His critics worry that public enthusiasm for a private, borderless store of value undercuts the Fed’s role as issuer of the world’s reserve currency.
Supporters counter that acknowledging market reality is not the same as undermining the dollar; it might be the first step toward forcing the Fed to compete on credibility rather than relying on inertia and legal privilege.
Why this chairmanship will feel different to Main Street
Most Federal Reserve transitions barely register outside financial news. This one is different because Warsh is stepping in at a moment when ordinary Americans feel every move the central bank makes.
Mortgage rates have jumped, credit card interest rates are punishing, and small businesses complain that borrowing costs are killing expansion plans.

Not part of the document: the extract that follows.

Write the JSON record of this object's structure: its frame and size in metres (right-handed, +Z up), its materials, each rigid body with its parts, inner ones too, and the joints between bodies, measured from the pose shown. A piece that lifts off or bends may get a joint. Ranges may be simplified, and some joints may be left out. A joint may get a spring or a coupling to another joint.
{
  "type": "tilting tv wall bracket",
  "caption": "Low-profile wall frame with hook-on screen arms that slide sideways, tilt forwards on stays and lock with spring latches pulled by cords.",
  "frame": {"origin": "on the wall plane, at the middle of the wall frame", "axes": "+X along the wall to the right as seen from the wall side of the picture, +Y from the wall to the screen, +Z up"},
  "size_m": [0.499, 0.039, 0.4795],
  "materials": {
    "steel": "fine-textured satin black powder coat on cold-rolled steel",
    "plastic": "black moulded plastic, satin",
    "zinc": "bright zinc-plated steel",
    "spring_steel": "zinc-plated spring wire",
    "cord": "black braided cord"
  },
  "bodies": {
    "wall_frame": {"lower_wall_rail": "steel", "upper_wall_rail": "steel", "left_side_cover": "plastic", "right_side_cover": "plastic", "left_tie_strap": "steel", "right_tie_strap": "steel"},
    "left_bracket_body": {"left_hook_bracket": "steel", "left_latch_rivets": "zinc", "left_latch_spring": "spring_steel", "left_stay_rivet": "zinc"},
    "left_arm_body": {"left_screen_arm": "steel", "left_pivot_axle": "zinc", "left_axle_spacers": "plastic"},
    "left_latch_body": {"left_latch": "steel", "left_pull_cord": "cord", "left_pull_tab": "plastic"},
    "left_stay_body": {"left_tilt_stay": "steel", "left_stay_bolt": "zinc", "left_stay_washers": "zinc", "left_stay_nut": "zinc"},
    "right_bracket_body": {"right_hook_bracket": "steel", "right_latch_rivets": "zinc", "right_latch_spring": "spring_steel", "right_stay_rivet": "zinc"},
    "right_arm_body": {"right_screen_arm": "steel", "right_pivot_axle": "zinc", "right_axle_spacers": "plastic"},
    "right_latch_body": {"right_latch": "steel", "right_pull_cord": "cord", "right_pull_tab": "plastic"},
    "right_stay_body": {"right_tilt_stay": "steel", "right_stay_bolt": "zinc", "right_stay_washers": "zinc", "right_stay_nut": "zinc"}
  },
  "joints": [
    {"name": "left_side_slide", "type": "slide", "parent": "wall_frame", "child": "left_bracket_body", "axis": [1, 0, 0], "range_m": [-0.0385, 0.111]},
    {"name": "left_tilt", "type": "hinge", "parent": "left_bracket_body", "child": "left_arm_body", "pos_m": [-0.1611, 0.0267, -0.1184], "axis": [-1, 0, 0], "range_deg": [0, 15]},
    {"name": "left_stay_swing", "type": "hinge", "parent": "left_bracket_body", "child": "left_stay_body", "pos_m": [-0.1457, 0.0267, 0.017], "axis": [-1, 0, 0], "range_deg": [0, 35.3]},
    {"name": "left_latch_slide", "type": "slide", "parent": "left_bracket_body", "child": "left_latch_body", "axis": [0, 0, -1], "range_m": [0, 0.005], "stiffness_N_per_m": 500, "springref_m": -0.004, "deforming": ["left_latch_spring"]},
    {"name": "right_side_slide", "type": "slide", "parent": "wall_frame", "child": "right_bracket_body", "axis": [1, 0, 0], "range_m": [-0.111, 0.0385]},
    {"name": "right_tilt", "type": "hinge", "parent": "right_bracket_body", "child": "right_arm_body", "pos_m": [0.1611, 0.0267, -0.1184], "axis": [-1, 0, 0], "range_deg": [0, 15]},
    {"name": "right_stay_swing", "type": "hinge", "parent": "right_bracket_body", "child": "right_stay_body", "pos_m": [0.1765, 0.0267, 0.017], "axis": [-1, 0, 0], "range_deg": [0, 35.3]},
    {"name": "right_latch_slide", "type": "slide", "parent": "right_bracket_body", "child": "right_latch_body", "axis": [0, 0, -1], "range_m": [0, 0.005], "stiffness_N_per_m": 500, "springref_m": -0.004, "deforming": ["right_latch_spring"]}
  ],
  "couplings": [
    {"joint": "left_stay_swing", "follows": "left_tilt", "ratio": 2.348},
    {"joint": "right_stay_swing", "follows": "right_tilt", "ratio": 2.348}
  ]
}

Warsh’s pledge to focus relentlessly on price stability means he will likely accept slower growth, and even higher unemployment, if that is what it takes to break entrenched inflation expectations.[1]
For a forty-plus reader watching retirement accounts, home equity, and grocery bills all tug in different directions, the Warsh era matters. A more hawkish, rule-bound Fed could reward savers at the expense of debt-fueled speculation.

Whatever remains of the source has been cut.